══ Dataset rows
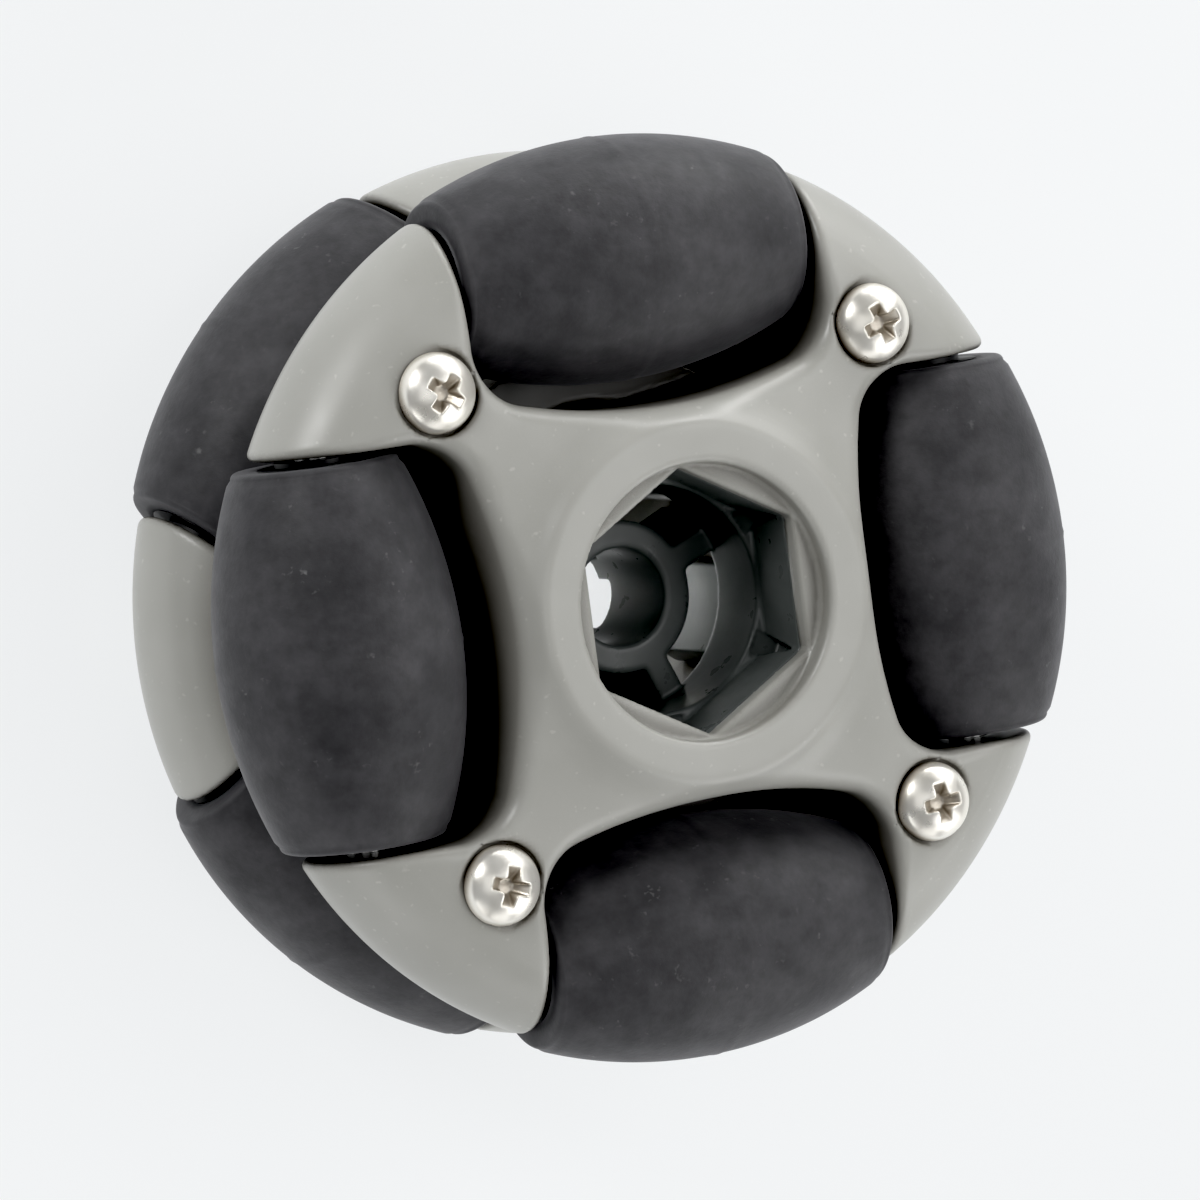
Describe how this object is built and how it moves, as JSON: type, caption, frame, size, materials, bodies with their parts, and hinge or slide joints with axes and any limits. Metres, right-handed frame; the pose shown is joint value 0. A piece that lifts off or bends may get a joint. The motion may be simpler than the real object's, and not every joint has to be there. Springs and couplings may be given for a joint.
{
  "type": "omni wheel",
  "caption": "Double-row omni wheel: free-turning rubber barrel rollers in screwed plastic shells, with a hexagonal socket and a ribbed axle adapter.",
  "frame": {"origin": "centre of the wheel, on its spin axis and midway between the two boss faces", "axes": "+Z along the spin axis, out of the front face; +X towards the first front roller; the wheel lies on its rear boss face"},
  "size_m": [0.048, 0.048, 0.0255],
  "materials": {
    "housing_plastic": "warm light grey moulded plastic, satin",
    "adapter_plastic": "black moulded plastic with a greenish grey cast, half gloss",
    "roller_rubber": "matte charcoal rubber with a fine grain and a little dust",
    "core_plastic": "black moulded plastic",
    "pin_steel": "ground steel pin",
    "screw_metal": "bright nickel plated steel"
  },
  "bodies": {
    "hub": {"front_cover": "housing_plastic", "centre_hub": "housing_plastic", "rear_cover": "housing_plastic", "axle_adapter": "adapter_plastic", "front_screws": "screw_metal", "rear_screws": "screw_metal", "front_roller_pin_1": "pin_steel", "front_roller_pin_2": "pin_steel", "front_roller_pin_3": "pin_steel", "front_roller_pin_4": "pin_steel", "rear_roller_pin_1": "pin_steel", "rear_roller_pin_2": "pin_steel", "rear_roller_pin_3": "pin_steel", "rear_roller_pin_4": "pin_steel"},
    "front_roller_1": {"front_roller_tyre_1": "roller_rubber", "front_roller_core_1": "core_plastic"},
    "front_roller_2": {"front_roller_tyre_2": "roller_rubber", "front_roller_core_2": "core_plastic"},
    "front_roller_3": {"front_roller_tyre_3": "roller_rubber", "front_roller_core_3": "core_plastic"},
    "front_roller_4": {"front_roller_tyre_4": "roller_rubber", "front_roller_core_4": "core_plastic"},
    "rear_roller_1": {"rear_roller_tyre_1": "roller_rubber", "rear_roller_core_1": "core_plastic"},
    "rear_roller_2": {"rear_roller_tyre_2": "roller_rubber", "rear_roller_core_2": "core_plastic"},
    "rear_roller_3": {"rear_roller_tyre_3": "roller_rubber", "rear_roller_core_3": "core_plastic"},
    "rear_roller_4": {"rear_roller_tyre_4": "roller_rubber", "rear_roller_core_4": "core_plastic"}
  },
  "joints": [
    {"name": "front_roller_1_spin", "type": "hinge", "parent": "hub", "child": "front_roller_1", "pos_m": [0.01763, 0, 0.00595], "axis": [0, 1, 0], "continuous": true},
    {"name": "front_roller_2_spin", "type": "hinge", "parent": "hub", "child": "front_roller_2", "pos_m": [0, 0.01763, 0.00595], "axis": [-1, 0, 0], "continuous": true},
    {"name": "front_roller_3_spin", "type": "hinge", "parent": "hub", "child": "front_roller_3", "pos_m": [-0.01763, 0, 0.00595], "axis": [0, -1, 0], "continuous": true},
    {"name": "front_roller_4_spin", "type": "hinge", "parent": "hub", "child": "front_roller_4", "pos_m": [0, -0.01763, 0.00595], "axis": [1, 0, 0], "continuous": true},
    {"name": "rear_roller_1_spin", "type": "hinge", "parent": "hub", "child": "rear_roller_1", "pos_m": [0.01247, 0.01247, -0.00595], "axis": [-0.7071, 0.7071, 0], "continuous": true},
    {"name": "rear_roller_2_spin", "type": "hinge", "parent": "hub", "child": "rear_roller_2", "pos_m": [-0.01247, 0.01247, -0.00595], "axis": [-0.7071, -0.7071, 0], "continuous": true},
    {"name": "rear_roller_3_spin", "type": "hinge", "parent": "hub", "child": "rear_roller_3", "pos_m": [-0.01247, -0.01247, -0.00595], "axis": [0.7071, -0.7071, 0], "continuous": true},
    {"name": "rear_roller_4_spin", "type": "hinge", "parent": "hub", "child": "rear_roller_4", "pos_m": [0.01247, -0.01247, -0.00595], "axis": [0.7071, 0.7071, 0], "continuous": true}
  ]
}
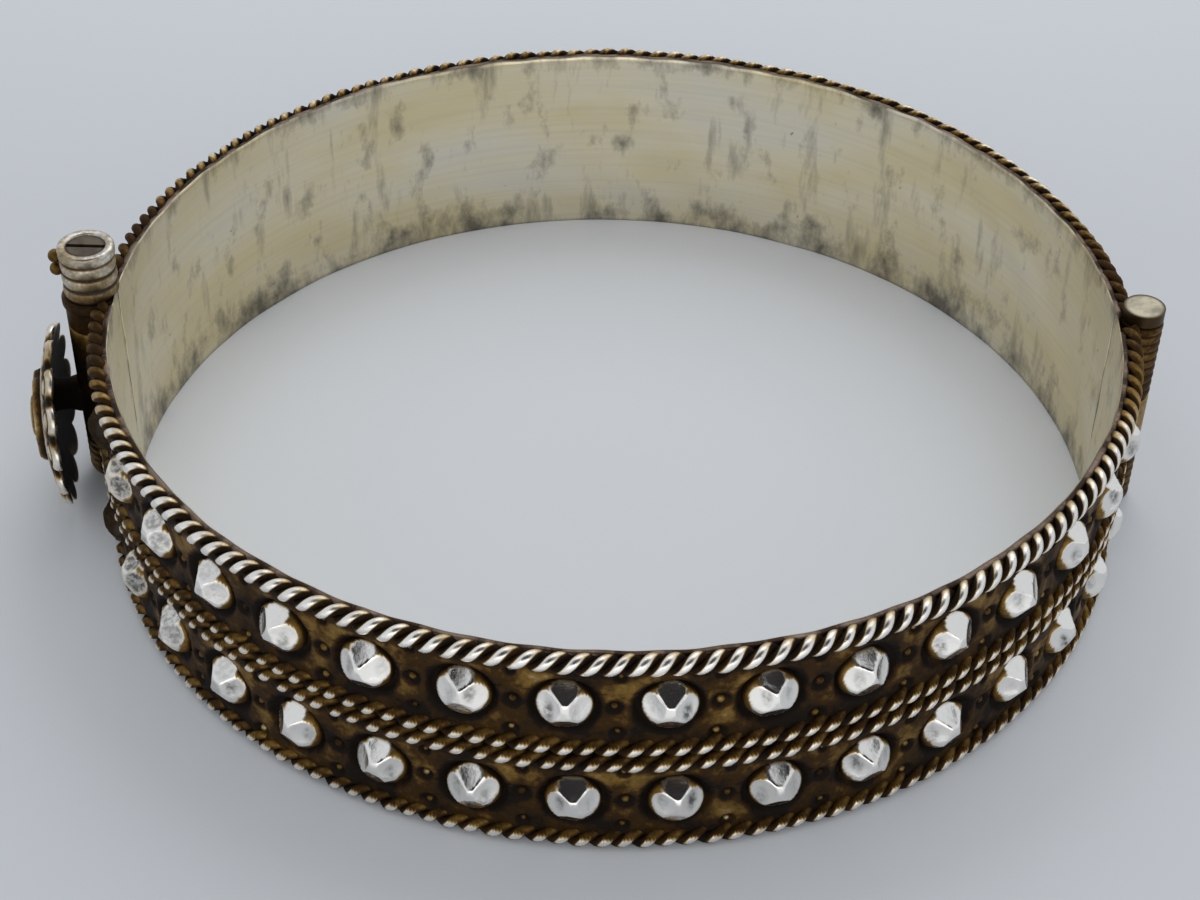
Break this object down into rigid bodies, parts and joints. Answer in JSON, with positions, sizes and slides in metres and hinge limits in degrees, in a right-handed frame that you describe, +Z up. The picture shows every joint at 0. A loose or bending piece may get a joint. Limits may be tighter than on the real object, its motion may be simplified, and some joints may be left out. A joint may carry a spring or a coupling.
{
  "type": "bangle",
  "caption": "Hinged silver bangle with twisted wire borders, rows of faceted studs, a pinned hinge and a screw clasp that carries a rosette, tarnished with wear.",
  "frame": {"origin": "centre of the wrist opening, on the plane that the lower edges rest on", "axes": "+Z up along the axis of the wrist opening, +X towards the hinge, -X towards the clasp, -Y towards the half that swings open"},
  "size_m": [0.0688, 0.0634, 0.0168],
  "materials": {
    "band_silver": "worn silver, bright on the high points and brown with tarnish in the hollows",
    "pin_silver": "worn silver with a brown centre",
    "screw_silver": "dull brownish silver"
  },
  "bodies": {
    "back_half": {"back_band": "band_silver", "hinge_pin": "pin_silver"},
    "front_half": {"front_band": "band_silver"},
    "screw": {"clasp_screw": "screw_silver"}
  },
  "joints": [
    {"name": "band_hinge", "type": "hinge", "parent": "back_half", "child": "front_half", "pos_m": [0.03165, 0, 0], "axis": [0, 0, 1], "range_deg": [0, 90]},
    {"name": "screw_lift", "type": "slide", "parent": "back_half", "child": "screw", "axis": [0, 0, 1], "range_m": [0, 0.018]}
  ]
}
════
= Task instructions =
Filter the records above for "with" and copy every matching line.

= Final result =
Describe how this object is built and how it moves, as JSON: type, caption, frame, size, materials, bodies with their parts, and hinge or slide joints with axes and any limits. Metres, right-handed frame; the pose shown is joint value 0. A piece that lifts off or bends may get a joint. The motion may be simpler than the real object's, and not every joint has to be there. Springs and couplings may be given for a joint.
  "caption": "Double-row omni wheel: free-turning rubber barrel rollers in screwed plastic shells, with a hexagonal socket and a ribbed axle adapter.",
    "adapter_plastic": "black moulded plastic with a greenish grey cast, half gloss",
    "roller_rubber": "matte charcoal rubber with a fine grain and a little dust",
Break this object down into rigid bodies, parts and joints. Answer in JSON, with positions, sizes and slides in metres and hinge limits in degrees, in a right-handed frame that you describe, +Z up. The picture shows every joint at 0. A loose or bending piece may get a joint. Limits may be tighter than on the real object, its motion may be simplified, and some joints may be left out. A joint may carry a spring or a coupling.
  "caption": "Hinged silver bangle with twisted wire borders, rows of faceted studs, a pinned hinge and a screw clasp that carries a rosette, tarnished with wear.",
    "band_silver": "worn silver, bright on the high points and brown with tarnish in the hollows",
    "pin_silver": "worn silver with a brown centre",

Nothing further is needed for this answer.